■ **Provided material**:
· · · · · · ·
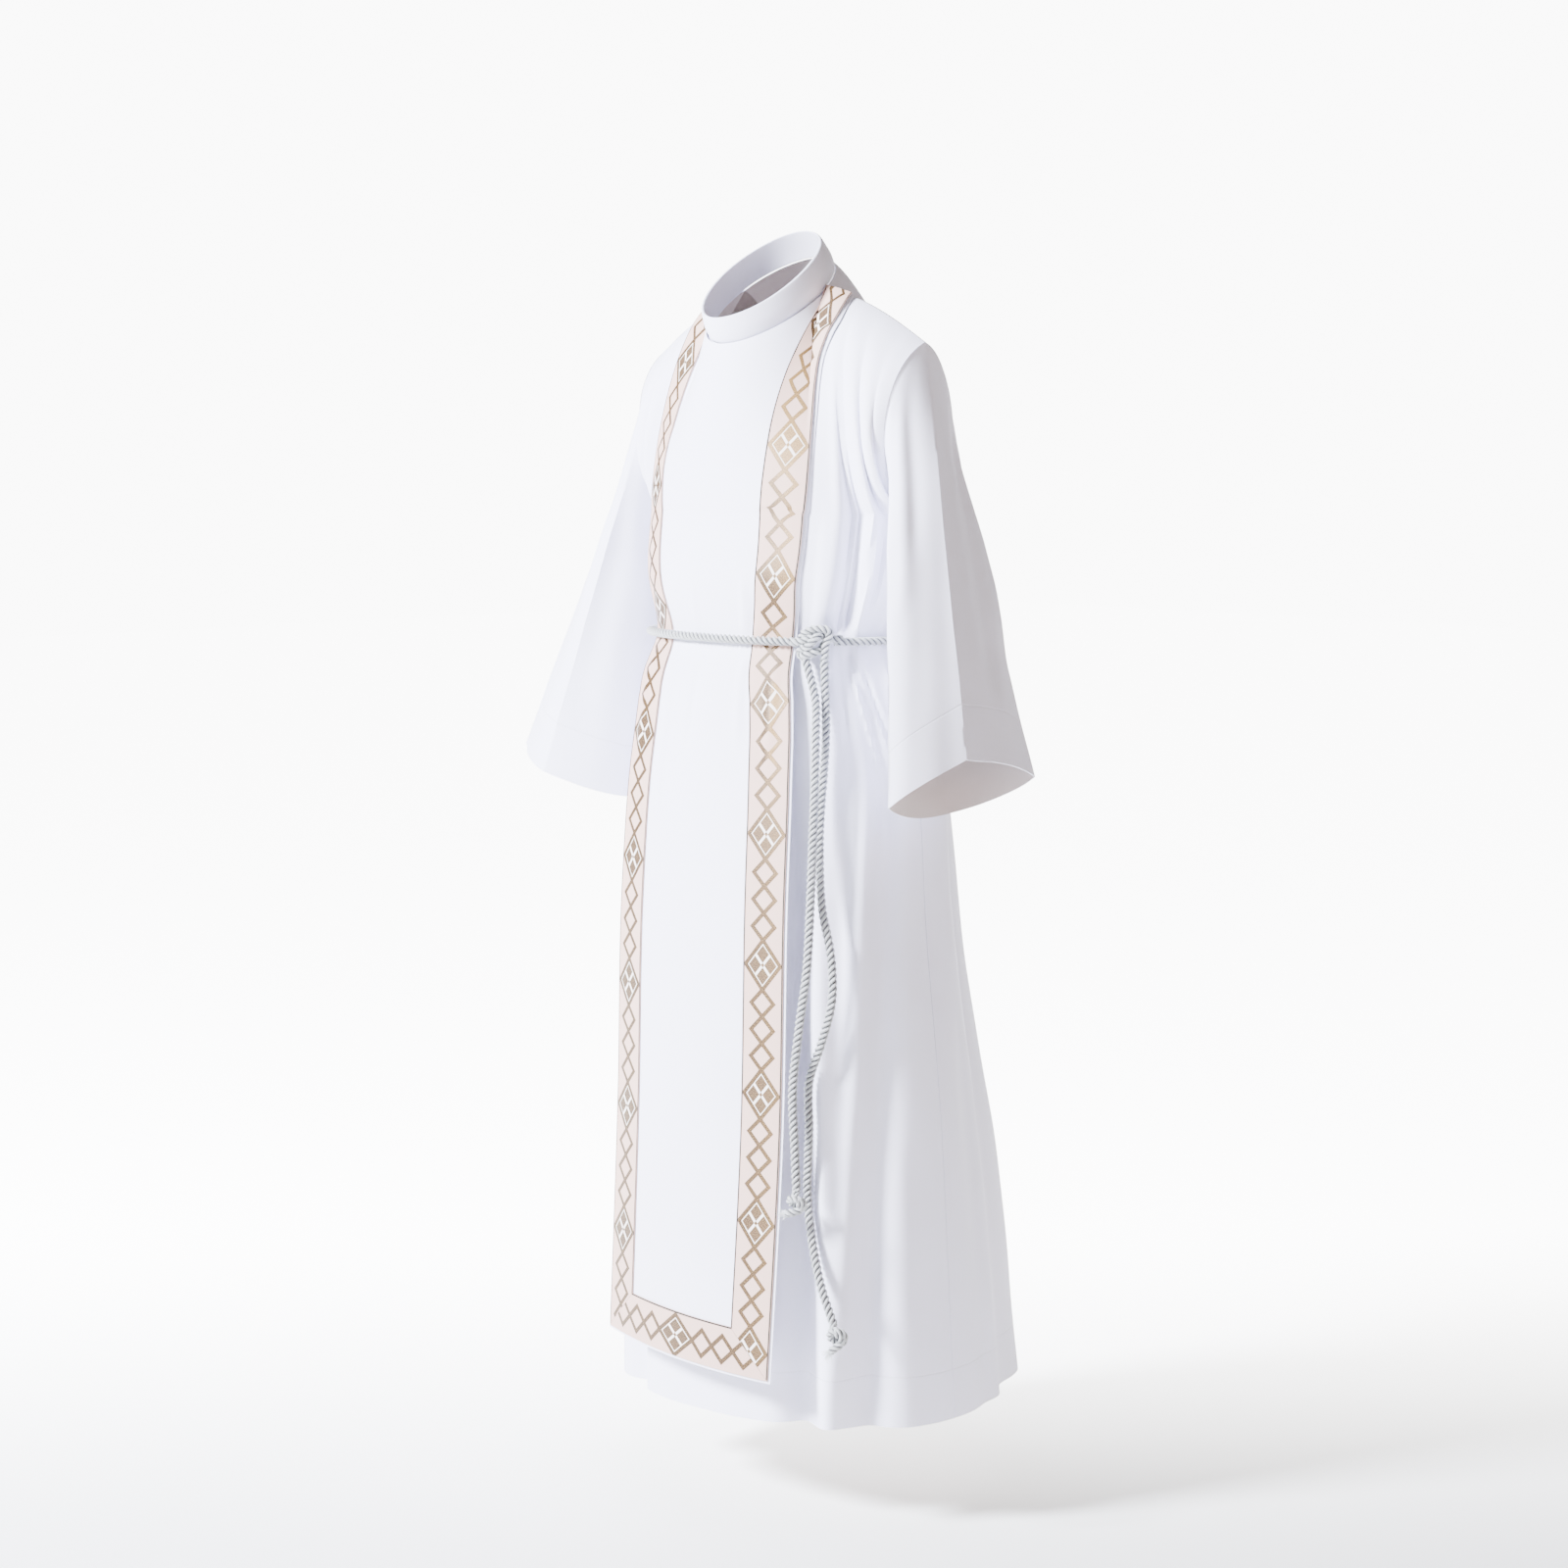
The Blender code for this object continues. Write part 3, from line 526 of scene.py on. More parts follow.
def yoke_point(share, rise, back):
    """Cloth above the armpits: share across -1..1, rise 0..1 from armpit level to seam."""
    side = math.copysign(1.0, share)
    size = abs(share)
    turn = share * 90.0
    if back:
        turn = 180.0 - turn
    start = ring_point(turn, ARMPIT_Z)
    end = top_point(share, back)
    edge = ease((size - 0.50) / 0.50)
    toward = 1.0 if back else -1.0
    run = ease((size - NECK_SHARE * 0.6) / 0.35)
    first = start + np.array([0.0, toward * (0.058 if back else 0.080) * edge, 0.075 - 0.055 * edge])
    first[0] += side * 0.004 * edge
    if back:
        pull = (0.052 - 0.012 * run + 0.002 * edge, -0.030 + 0.030 * run - 0.012 * edge)
    else:
        pull = (-0.010 - 0.034 * run - 0.020 * edge, -0.045 + 0.027 * run - 0.008 * edge)
    second = end + np.array([side * 0.006 * (1 - edge) * (1 - run), *pull])
    a = (1 - rise) ** 3
    b = 3 * rise * (1 - rise) ** 2
    c = 3 * rise * rise * (1 - rise)
    d = rise ** 3
    point = a * start + b * first + c * second + d * end
    level = ARMPIT_Z + rise * YOKE_TALL
    shift = fold_height(turn, level) - fold_height(turn, ARMPIT_Z)
    point[1] += toward * shift * (1 - rise) * 0.9
    return point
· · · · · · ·
■ **Stated exercise**:
Return the listing above word for word.

■ **Task answer**:
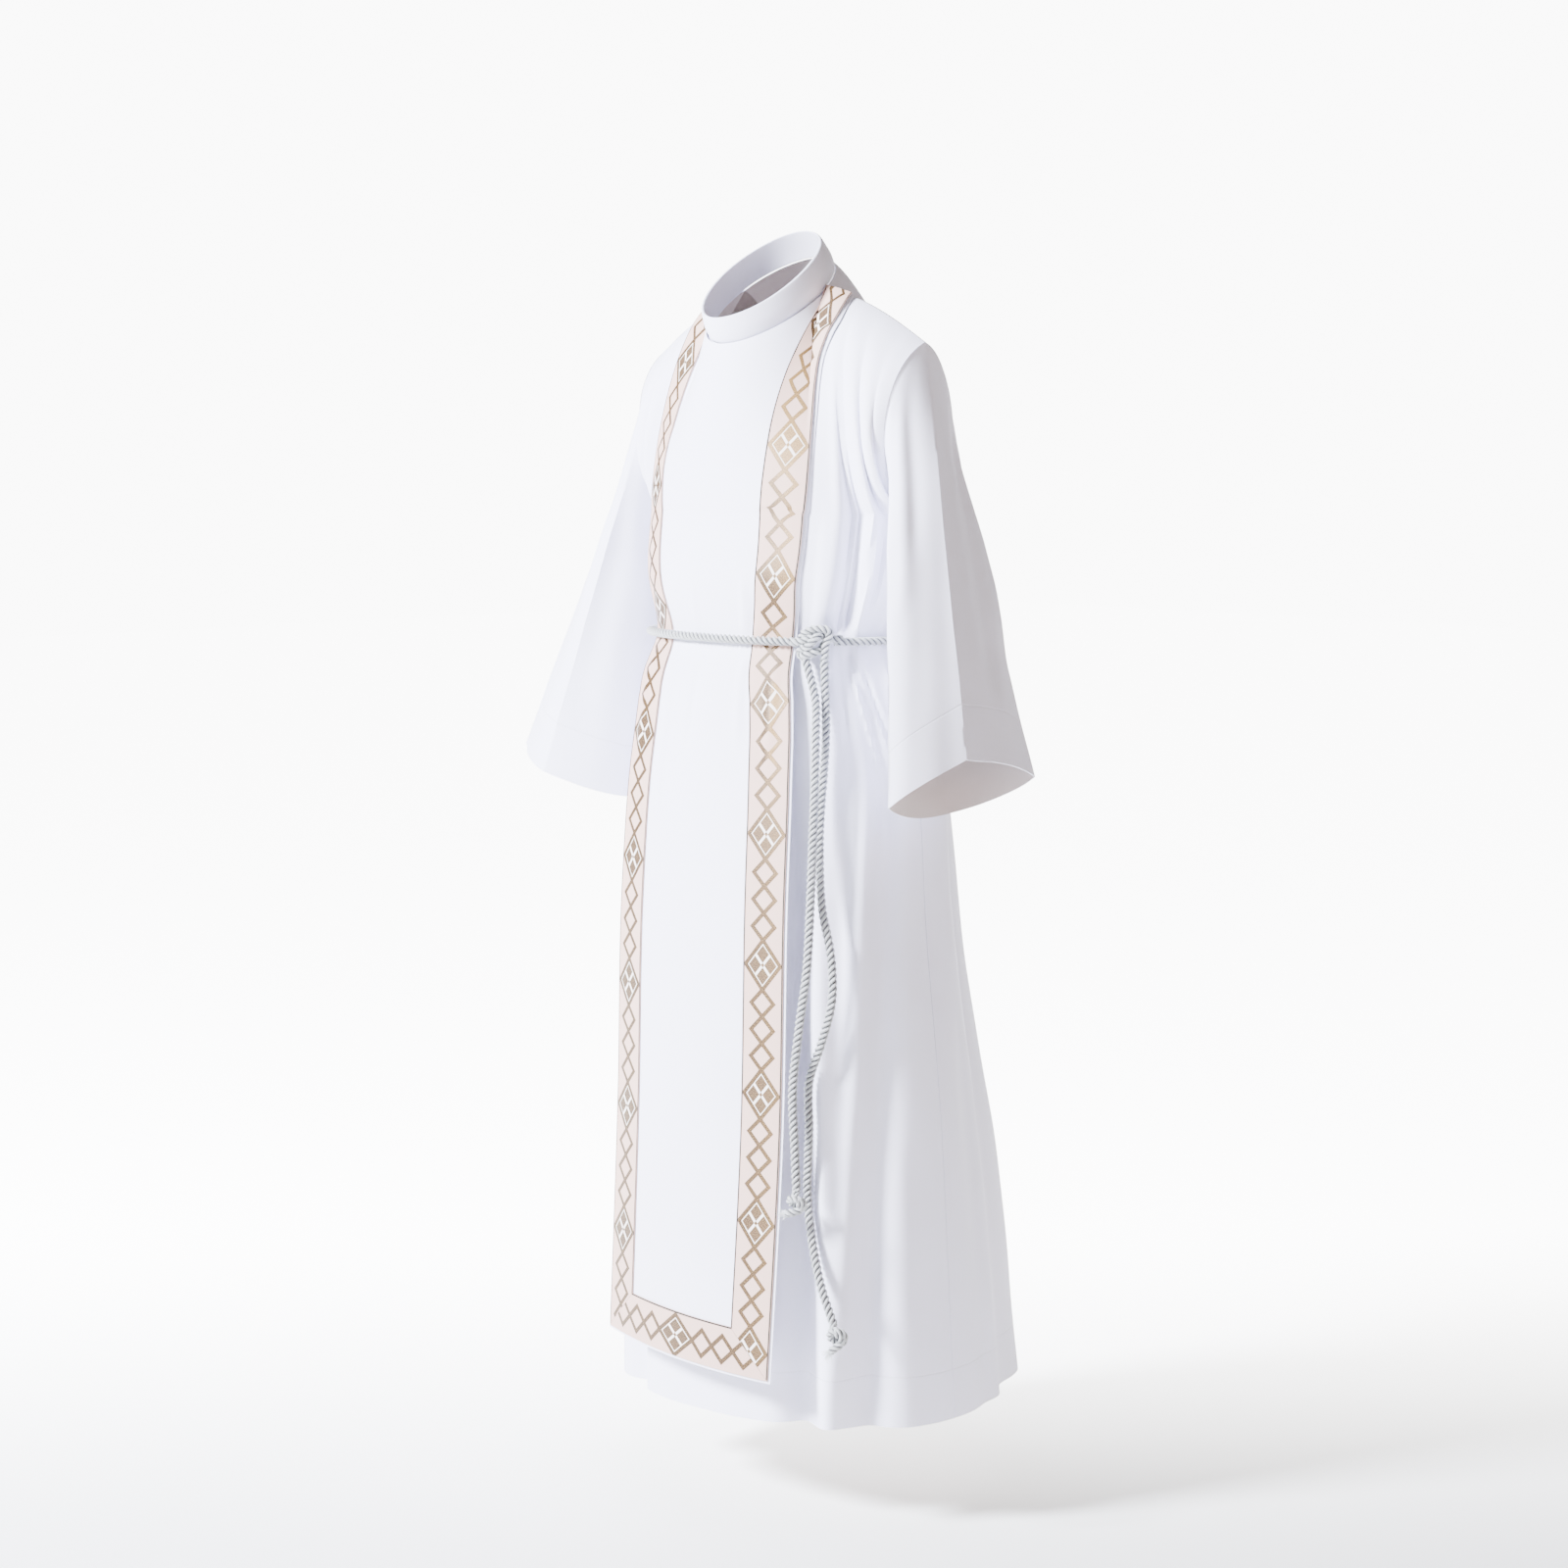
The Blender code for this object continues. Write part 3, from line 526 of scene.py on. More parts follow.
def yoke_point(share, rise, back):
    """Cloth above the armpits: share across -1..1, rise 0..1 from armpit level to seam."""
    side = math.copysign(1.0, share)
    size = abs(share)
    turn = share * 90.0
    if back:
        turn = 180.0 - turn
    start = ring_point(turn, ARMPIT_Z)
    end = top_point(share, back)
    edge = ease((size - 0.50) / 0.50)
    toward = 1.0 if back else -1.0
    run = ease((size - NECK_SHARE * 0.6) / 0.35)
    first = start + np.array([0.0, toward * (0.058 if back else 0.080) * edge, 0.075 - 0.055 * edge])
    first[0] += side * 0.004 * edge
    if back:
        pull = (0.052 - 0.012 * run + 0.002 * edge, -0.030 + 0.030 * run - 0.012 * edge)
    else:
        pull = (-0.010 - 0.034 * run - 0.020 * edge, -0.045 + 0.027 * run - 0.008 * edge)
    second = end + np.array([side * 0.006 * (1 - edge) * (1 - run), *pull])
    a = (1 - rise) ** 3
    b = 3 * rise * (1 - rise) ** 2
    c = 3 * rise * rise * (1 - rise)
    d = rise ** 3
    point = a * start + b * first + c * second + d * end
    level = ARMPIT_Z + rise * YOKE_TALL
    shift = fold_height(turn, level) - fold_height(turn, ARMPIT_Z)
    point[1] += toward * shift * (1 - rise) * 0.9
    return point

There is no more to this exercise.